The import_jobs row records last_progress_at. A scheduler tick every 5 minutes flips any running row with no progress in the last 30 minutes to failed with a clear "worker stalled" reason, so users aren't left wondering what happened.
Re-running is idempotent under suffix and skip strategies — already-imported links are detected and resolved per the strategy. No data corruption.

That's the trade. For accounts north of 10,000 links, resumability earns its keep — we record the Bitly pagination cursor in import_jobs.source_filter and pick up where the last run left off. That's the next iteration.

What's measurable#

Ship a feature, instrument a feature.
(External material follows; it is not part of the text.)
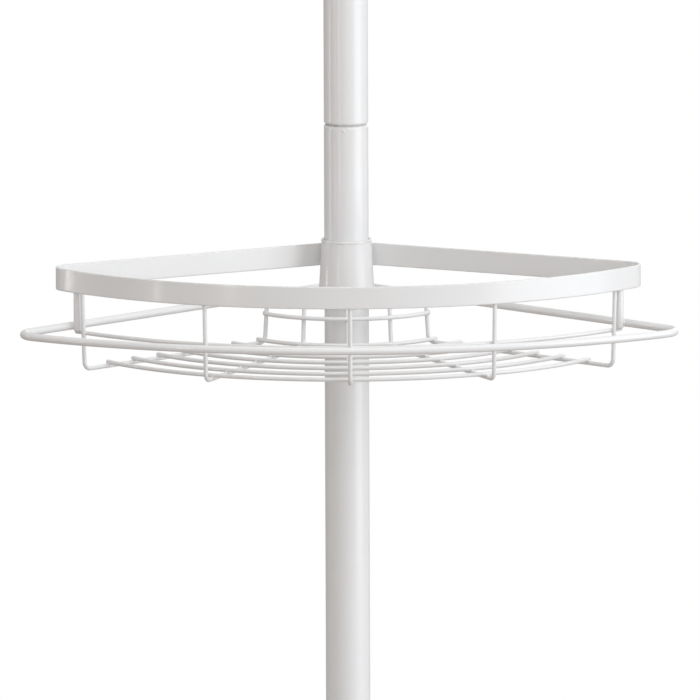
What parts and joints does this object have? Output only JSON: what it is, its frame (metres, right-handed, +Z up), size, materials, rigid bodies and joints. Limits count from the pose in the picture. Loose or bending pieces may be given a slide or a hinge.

The handler emits structured zap logs for every job lifecycle event:

import: starting bitly run — workspace, target domain, conflict strategy, group GUID
import: bitly run complete — imported, skipped, failed, total
imports stuck-sweep flipped jobs to failed — count

We aren't graphing these in production yet — the first batch of real-user runs will tell us what to alert on. Initial guess: stuck-sweep count > 0 in any 1-hour window is a paging signal, because it means a worker died and the user's UI is stuck on running longer than they should tolerate.

What's next#

Same scaffolding, four more vendors:

Rebrandly — GET /v1/links?limit=25 paginated. Slashtag → slug 1:1 when the slug is free.
Short.io — GET /links?limit=150&domain_id=…. Per-domain pagination; we list domains first so the user can pick a source.
Dub.co — GET /api/links?projectSlug=…&limit=100. Folders + tags preserved; this is the easiest of the four.
TinyURL — CSV upload only. Public TinyURL has no API; Pro plans export CSV. We accept the CSV directly and skip the vendor-side roundtrip.

Each lands behind the same import_jobs row and the same dashboard polling UI. The vendor-specific worker stays in services/api-core/internal/imports/<vendor>.go.

If you've been holding off on a Bitly comparison because the migration story was hand-wavy, the migration story isn't hand-wavy anymore. Try it — token to last imported link in under ten minutes for typical accounts.